Another thing the system needs is a “hit point” system for characters.  I am not a fan of the rule that characters lose traits in opposed tests, because, as I mentioned above, it sets up a positive feedback loop where the loss of one trait will reduce the chance of the character’s survival, which will lead to the loss of more traits which will further reduce their chances, which will eventually lead to death.  In order to keep it simple, these ‘hit points’ could be a representation of mental and physical fortitude (as the opposed tests could be anything from combat to having an argument).  These points could either be restored straight away or after some time.  That way, for the most part, the only danger the hero needs to worry about is the current one.  Destiny Quest does this well, where everything is restored after a combat.

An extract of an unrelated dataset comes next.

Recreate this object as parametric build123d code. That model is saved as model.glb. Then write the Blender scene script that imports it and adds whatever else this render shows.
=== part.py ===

One last thing that I think they could improve, though this is by no means a necessity, and, unless you care about statistics as much as I do, you probably won’t care, is that I think 2d6 gives too large a bell curve of results, making a bonus too important.  I can explain what I mean if you use anydice for a 2d6 roll.  Rolling an 8 or more has a 42% chance.  If you have a +1 bonus, you need to roll a 7 or more, which has a 58% chance.  That’s a 17% increase for 1 point.  However, after that, you start to get diminishing returns.  If you have a +2 bonus, you have a 72% chance (14% increase) and a +3 bonus gives you an 81% chance (9% increase).  Ages ago, I showed you that if you were having opposed checks and the opponent had a +3 bonus over you, you were pretty much doomed.  That is because the fewer dice you use, the more impact a bonus would give.  I think people use 2d6, because most non gamer houses have that many maximum, but more dice would be better.  Too many would mean too small an effect, however.  for my system, I settled with 4d6.

So, what can I take from the Quick and Dirty system?

  • You can do a lot with skill tests.
  • You can individualise a character very easily
  • Make sure the bonuses are not too game breaking.
  • Don’t have a system where you are punished for losing.  Or if you can’t avoid it, just give them a quick, clean death.